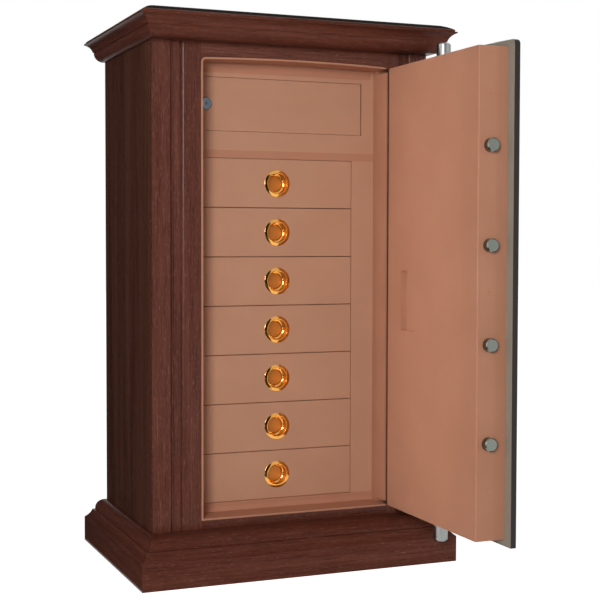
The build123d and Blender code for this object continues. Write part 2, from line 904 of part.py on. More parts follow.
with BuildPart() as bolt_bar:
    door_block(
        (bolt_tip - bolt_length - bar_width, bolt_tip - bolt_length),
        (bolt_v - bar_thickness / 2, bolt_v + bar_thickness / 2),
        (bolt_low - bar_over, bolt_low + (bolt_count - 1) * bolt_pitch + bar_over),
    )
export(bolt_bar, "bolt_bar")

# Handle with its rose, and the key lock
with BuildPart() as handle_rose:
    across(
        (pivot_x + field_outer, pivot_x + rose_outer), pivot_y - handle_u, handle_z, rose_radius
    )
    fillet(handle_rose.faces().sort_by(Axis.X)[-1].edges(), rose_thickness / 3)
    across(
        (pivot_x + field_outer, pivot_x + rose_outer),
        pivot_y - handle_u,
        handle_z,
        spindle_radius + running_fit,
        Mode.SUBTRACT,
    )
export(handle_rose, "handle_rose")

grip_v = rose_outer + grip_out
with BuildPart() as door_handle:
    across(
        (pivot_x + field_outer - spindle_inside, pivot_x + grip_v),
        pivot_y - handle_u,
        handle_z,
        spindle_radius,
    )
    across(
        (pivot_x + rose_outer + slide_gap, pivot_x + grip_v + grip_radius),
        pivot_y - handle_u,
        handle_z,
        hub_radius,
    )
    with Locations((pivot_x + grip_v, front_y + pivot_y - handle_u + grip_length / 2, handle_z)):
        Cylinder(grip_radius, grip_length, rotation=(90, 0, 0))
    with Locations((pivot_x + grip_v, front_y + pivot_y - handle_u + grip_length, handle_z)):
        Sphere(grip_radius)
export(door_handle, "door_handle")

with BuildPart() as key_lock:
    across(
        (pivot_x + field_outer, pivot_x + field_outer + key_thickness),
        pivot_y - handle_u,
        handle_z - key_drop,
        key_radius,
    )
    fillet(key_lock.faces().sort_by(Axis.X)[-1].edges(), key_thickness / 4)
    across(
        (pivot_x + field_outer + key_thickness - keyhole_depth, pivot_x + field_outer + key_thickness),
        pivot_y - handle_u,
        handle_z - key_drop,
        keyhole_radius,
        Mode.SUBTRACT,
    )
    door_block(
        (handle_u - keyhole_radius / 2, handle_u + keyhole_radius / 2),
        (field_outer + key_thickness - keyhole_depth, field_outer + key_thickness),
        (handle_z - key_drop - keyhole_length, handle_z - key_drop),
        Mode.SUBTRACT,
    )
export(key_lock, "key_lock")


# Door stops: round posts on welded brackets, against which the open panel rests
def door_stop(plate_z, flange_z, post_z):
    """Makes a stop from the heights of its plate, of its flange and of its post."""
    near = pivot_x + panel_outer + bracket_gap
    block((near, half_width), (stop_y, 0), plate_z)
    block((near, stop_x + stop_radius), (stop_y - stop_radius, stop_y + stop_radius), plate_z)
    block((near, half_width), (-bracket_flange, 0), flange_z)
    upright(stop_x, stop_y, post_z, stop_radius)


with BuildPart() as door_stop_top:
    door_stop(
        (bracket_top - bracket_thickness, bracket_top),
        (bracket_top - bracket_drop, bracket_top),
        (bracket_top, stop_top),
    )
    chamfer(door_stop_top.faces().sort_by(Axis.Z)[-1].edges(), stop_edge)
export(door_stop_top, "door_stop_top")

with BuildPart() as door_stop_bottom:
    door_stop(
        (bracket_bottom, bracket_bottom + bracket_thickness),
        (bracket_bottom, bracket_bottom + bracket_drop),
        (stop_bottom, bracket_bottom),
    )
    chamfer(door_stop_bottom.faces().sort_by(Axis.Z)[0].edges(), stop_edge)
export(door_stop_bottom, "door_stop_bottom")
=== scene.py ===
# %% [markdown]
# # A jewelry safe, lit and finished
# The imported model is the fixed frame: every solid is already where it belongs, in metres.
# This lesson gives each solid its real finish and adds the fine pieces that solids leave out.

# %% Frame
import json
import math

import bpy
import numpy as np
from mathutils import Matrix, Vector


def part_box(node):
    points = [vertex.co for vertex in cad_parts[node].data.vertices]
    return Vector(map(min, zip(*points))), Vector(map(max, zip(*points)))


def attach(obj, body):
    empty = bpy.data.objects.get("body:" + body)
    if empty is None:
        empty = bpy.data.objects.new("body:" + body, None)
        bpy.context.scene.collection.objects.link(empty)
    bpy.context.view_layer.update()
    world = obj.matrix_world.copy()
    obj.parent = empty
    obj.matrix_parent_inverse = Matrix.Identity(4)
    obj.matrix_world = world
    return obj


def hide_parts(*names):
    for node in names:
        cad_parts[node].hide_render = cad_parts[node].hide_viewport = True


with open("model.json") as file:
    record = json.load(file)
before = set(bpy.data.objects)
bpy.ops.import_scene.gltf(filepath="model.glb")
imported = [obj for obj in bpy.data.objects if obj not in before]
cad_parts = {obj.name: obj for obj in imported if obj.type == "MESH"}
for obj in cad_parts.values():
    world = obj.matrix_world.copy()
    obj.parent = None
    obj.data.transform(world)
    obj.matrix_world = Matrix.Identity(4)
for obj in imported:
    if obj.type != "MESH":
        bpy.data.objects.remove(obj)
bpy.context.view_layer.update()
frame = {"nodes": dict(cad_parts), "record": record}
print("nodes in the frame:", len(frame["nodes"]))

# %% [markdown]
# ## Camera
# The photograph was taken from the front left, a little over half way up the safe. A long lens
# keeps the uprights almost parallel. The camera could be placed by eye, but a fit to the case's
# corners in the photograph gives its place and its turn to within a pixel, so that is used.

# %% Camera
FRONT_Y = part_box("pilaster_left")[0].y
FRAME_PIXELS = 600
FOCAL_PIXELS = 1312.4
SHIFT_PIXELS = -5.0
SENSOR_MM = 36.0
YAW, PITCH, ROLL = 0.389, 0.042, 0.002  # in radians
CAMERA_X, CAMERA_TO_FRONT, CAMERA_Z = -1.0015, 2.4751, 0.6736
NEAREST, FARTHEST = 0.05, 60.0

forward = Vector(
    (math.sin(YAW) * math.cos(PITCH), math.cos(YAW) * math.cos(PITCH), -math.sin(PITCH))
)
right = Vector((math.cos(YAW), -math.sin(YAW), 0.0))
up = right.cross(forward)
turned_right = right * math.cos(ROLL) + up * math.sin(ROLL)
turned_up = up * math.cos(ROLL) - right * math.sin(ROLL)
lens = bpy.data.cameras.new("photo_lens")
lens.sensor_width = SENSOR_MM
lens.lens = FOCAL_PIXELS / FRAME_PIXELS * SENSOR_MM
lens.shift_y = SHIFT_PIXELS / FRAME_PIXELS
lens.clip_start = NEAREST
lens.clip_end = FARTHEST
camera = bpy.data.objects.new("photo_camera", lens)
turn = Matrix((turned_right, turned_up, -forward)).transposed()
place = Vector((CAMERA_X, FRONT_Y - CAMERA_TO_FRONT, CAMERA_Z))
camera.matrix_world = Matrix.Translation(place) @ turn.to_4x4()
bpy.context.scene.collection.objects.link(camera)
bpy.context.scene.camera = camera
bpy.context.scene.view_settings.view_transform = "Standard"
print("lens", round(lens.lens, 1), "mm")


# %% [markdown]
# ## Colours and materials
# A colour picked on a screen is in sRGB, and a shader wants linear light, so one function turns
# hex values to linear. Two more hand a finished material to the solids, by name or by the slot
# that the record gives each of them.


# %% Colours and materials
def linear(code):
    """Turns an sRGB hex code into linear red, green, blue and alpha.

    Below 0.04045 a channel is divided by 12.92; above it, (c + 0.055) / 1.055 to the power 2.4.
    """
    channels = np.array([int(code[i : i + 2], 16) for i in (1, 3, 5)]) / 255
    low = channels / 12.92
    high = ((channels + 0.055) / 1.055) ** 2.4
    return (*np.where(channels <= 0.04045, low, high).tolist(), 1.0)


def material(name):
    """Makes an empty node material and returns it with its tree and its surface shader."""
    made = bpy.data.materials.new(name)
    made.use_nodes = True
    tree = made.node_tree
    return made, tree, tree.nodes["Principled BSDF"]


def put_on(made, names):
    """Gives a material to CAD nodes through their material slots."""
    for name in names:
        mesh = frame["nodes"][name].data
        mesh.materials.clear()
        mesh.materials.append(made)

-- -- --

■ What is required
Repeat, exactly as they stand above, the lines from the line with "near = pivot_x" to the line with "obj.parent = empty", both lines included.

■ Response for this exercise
    near = pivot_x + panel_outer + bracket_gap
    block((near, half_width), (stop_y, 0), plate_z)
    block((near, stop_x + stop_radius), (stop_y - stop_radius, stop_y + stop_radius), plate_z)
    block((near, half_width), (-bracket_flange, 0), flange_z)
    upright(stop_x, stop_y, post_z, stop_radius)


with BuildPart() as door_stop_top:
    door_stop(
        (bracket_top - bracket_thickness, bracket_top),
        (bracket_top - bracket_drop, bracket_top),
        (bracket_top, stop_top),
    )
    chamfer(door_stop_top.faces().sort_by(Axis.Z)[-1].edges(), stop_edge)
export(door_stop_top, "door_stop_top")

with BuildPart() as door_stop_bottom:
    door_stop(
        (bracket_bottom, bracket_bottom + bracket_thickness),
        (bracket_bottom, bracket_bottom + bracket_drop),
        (stop_bottom, bracket_bottom),
    )
    chamfer(door_stop_bottom.faces().sort_by(Axis.Z)[0].edges(), stop_edge)
export(door_stop_bottom, "door_stop_bottom")
=== scene.py ===
# %% [markdown]
# # A jewelry safe, lit and finished
# The imported model is the fixed frame: every solid is already where it belongs, in metres.
# This lesson gives each solid its real finish and adds the fine pieces that solids leave out.

# %% Frame
import json
import math

import bpy
import numpy as np
from mathutils import Matrix, Vector


def part_box(node):
    points = [vertex.co for vertex in cad_parts[node].data.vertices]
    return Vector(map(min, zip(*points))), Vector(map(max, zip(*points)))


def attach(obj, body):
    empty = bpy.data.objects.get("body:" + body)
    if empty is None:
        empty = bpy.data.objects.new("body:" + body, None)
        bpy.context.scene.collection.objects.link(empty)
    bpy.context.view_layer.update()
    world = obj.matrix_world.copy()
    obj.parent = empty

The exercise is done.